What led you to be an early adopter of spatial transcriptomics? What was your first spatial project?
During my time at UPenn, we quickly realized the power of single cell RNA sequencing (scRNAseq), but more recent analyses looking at ways to predict cell-cell communication emphasized the need to put these cell populations within their in vivo spatial context. The first spatial project I worked on was looking at the role of sensory nerves in the developing calvarial sutures. We had shown that lack of nerve input was causing premature suture closure but understanding the changes in transcriptional landscape within this small, spatially organized structure was challenging. While overall signaling in the suture showed relatively modest changes, spatial showed us that activation of major morphogenetic pathways such as BMP and TGFβ was spatially altered, activating osteogenic differentiation gene programs within the stem cell containing midline. These results guided our downstream experiments to discover how nerves could potentially regulate these pathways to maintain the balance between stem cell self-renewal and osteoblast commitment within the tight spatial confines of the expanding suture.

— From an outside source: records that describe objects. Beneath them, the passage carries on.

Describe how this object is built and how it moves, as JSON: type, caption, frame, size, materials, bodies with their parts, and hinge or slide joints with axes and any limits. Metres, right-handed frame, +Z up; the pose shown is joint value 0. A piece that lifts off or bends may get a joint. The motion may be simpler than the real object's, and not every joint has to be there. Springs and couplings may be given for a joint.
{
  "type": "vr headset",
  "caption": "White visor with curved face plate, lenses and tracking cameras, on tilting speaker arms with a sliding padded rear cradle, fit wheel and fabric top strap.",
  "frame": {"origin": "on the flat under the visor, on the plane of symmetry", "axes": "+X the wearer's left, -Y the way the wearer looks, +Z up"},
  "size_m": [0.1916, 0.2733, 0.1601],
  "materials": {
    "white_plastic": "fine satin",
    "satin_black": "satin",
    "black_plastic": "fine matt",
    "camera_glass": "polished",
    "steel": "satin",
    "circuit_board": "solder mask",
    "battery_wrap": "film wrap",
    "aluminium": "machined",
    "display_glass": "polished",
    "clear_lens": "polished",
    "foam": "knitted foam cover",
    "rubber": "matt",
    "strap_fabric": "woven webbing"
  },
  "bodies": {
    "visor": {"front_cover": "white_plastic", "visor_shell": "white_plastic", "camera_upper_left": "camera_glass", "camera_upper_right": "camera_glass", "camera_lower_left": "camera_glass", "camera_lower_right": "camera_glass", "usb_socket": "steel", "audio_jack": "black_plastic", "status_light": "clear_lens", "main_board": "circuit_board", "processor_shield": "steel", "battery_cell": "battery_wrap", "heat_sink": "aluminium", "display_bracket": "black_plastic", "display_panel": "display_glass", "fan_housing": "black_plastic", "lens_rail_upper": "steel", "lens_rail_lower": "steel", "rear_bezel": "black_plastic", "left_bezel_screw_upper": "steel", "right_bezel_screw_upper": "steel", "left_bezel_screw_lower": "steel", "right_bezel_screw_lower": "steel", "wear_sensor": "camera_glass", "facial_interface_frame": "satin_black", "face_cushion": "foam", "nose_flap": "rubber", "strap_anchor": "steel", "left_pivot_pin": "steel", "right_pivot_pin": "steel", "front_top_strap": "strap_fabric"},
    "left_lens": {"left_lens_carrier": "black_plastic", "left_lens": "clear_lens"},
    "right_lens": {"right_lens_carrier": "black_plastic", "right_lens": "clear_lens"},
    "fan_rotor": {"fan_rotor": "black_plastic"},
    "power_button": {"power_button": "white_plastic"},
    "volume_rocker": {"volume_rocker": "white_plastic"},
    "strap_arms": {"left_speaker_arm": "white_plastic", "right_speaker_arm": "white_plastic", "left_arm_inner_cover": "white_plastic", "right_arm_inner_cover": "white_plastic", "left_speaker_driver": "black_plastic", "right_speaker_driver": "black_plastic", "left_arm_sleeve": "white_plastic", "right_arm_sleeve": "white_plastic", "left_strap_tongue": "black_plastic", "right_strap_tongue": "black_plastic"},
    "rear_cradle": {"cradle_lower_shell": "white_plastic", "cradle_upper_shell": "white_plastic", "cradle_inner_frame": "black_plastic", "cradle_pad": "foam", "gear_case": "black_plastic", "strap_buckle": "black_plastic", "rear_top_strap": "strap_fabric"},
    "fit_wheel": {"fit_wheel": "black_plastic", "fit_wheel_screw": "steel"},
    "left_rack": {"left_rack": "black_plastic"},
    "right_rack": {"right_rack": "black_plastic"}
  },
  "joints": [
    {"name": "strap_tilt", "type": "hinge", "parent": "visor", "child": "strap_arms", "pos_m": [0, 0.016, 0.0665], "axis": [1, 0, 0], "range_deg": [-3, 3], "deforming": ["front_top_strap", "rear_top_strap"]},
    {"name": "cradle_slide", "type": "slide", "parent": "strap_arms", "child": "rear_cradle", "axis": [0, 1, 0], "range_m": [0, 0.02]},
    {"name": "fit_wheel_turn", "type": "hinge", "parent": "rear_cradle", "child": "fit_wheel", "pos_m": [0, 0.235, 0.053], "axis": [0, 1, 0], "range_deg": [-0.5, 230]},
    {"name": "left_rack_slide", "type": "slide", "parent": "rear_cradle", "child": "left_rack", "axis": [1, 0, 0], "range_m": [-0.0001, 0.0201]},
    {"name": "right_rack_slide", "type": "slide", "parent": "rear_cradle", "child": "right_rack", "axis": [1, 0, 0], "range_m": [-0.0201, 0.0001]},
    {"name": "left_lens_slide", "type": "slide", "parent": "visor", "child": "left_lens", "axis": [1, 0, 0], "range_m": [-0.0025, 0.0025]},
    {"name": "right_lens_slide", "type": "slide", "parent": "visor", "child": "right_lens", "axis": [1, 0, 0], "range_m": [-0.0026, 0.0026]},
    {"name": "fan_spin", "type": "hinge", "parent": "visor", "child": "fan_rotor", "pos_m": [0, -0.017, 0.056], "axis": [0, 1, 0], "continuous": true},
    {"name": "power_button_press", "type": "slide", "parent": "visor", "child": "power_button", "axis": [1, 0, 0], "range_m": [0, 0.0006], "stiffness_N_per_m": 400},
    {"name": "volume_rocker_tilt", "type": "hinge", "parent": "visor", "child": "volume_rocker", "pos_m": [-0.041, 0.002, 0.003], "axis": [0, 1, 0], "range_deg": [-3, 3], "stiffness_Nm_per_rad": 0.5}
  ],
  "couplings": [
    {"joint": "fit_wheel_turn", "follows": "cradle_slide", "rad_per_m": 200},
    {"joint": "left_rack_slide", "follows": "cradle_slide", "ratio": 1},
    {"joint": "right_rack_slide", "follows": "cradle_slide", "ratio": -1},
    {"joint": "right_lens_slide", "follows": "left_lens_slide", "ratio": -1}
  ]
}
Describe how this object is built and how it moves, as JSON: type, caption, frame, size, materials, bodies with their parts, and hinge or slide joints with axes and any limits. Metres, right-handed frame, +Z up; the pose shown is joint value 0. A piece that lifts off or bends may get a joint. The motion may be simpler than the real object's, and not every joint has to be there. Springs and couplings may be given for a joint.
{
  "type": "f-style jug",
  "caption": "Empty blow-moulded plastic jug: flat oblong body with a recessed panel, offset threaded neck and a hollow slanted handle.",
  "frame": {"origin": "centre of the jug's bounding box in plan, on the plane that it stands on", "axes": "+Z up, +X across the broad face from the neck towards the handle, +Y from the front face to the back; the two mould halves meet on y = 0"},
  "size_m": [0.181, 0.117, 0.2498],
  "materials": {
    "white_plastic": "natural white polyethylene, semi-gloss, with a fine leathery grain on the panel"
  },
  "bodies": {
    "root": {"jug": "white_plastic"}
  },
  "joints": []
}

Have you ever been surprised by the cell populations revealed in a spatial experiment?
The Visium spatial transcriptomics system that I am more familiar with has a resolution of 55um, so I would say it is not well suited for discovery of new cell types compared to other spatial technologies such as MERFISH. However, our more recent submitted work suggests that deconvolution packages, combined with scRNAseq can determine the position of unique cell types of interest. Even further, we have used the large spot sizes to our advantage, thinking of it less as an individual cell spot and more as a niche spot. Using this concept, you can use spatial to determine which cell types often exist within close proximity of each other and which genes are specifically expressed within this niche microenvironment.
How are you currently applying spatial transcriptomics in your research program?
Outside of plastic samples, sectioning of mineralized bone tissue can be a challenge. Initially, our studies made use of fresh frozen samples and relied on optimization of blades, sectioning temperature, and embedding practices, combined with tissues of relatively low mineral content, to overcome this limitation. Traditionally, the field gets around this inability to section bone by decalcifying with EDTA. However, this process is not designed to maximize RNA integrity. My lab currently focuses on ways to process bone samples, both from mouse and human sources, to decalcify the tissue to permit sectioning while simultaneously preserving RNA abundance and quality. Once optimized, I believe spatial transcriptomics will become as common place to musculoskeletal research as single cell RNA sequencing has become over the past 5 years.
What are advantages and challenges associated with using spatial transcriptomics in biological research?
Many people who have analyzed scRNAseq for ligand-receptor interactions acknowledge that while these tools are efficient at predicting mechanisms through which cell types could communicate to each other, these predictions don’t hold if the cell types of interest are no where near each other. The addition of spatial helps overcome this limitation, refining the list of possible signaling mechanisms down to those more biologically relevant within the in vivo tissue. But like all technologies, spatial has its limitations. As discussed above, the Visium system has a resolution of 55um, meaning this technique is not well suited for single cell analysis. Though deconvolution packages are being actively developed, I think there is still some ways to go to make this concept readily accessible. The other major limitation lies in the number of spots when using spatial. From my experience, each spatial spot typically contains about the same amount of information as a cell from a scRNAseq experiment. In scRNAseq, missing information is filled in by the 1000s of neighboring cells. In contrast, spatial analysis typically gives us 100s of spots of interest. As a result, fewer neighbors are available to fill in the gaps. Outside the box thinking and specialized tools are sometimes required to overcome this. In contrast, a technique like MERFISH is better suited to single cell spatial information gathering and provides much more sensitive read out of the transcriptome, but requires more initial troubleshooting, specialized equipment and an upfront knowledge of what genes you would like to probe for. Both techniques have their place and should be considered in terms of the biological question you hope to answer.
Is there a specific barrier that once addressed might bring spatial transcriptomics technology to the next level?
I believe the 3 biggest barriers currently existing are the limited resolution of a platform like Visium, the relatively low efficiency of transcriptome capture (similar to scRNAseq), and the cost of the specialized reagents. I think addressing any one of these 3 issues is likely to result in a large uptake in the utility of spatial approaches.
What advice would you give investigators who want to incorporate spatial transcriptomics into their research program? What learning resources would you recommend?
The large cost of the reagents and uncertainty of what you will get for this investment are certainly daunting. At some point, you just need to try it to find out for yourself. But don’t underestimate the sample preparation steps. In my experience, good quality RNA going in will mean much better results coming out. Conversely, no amount of slide efficiency and computational know how can overcome poor tissue input. So take the time to make sure you’re giving yourself the best chance for success. For resources, 10x customer support has been great over the years, from our initial scRNAseq experiments to our ongoing spatial experiments. So don’t be afraid to reach out to them. Finally, I initially learned the computational analysis side from online tutorials from the Seurat website vignettes. There is a barrier to entry for someone not familiar with R or coding, but it has been a skill set well worth the time to develop.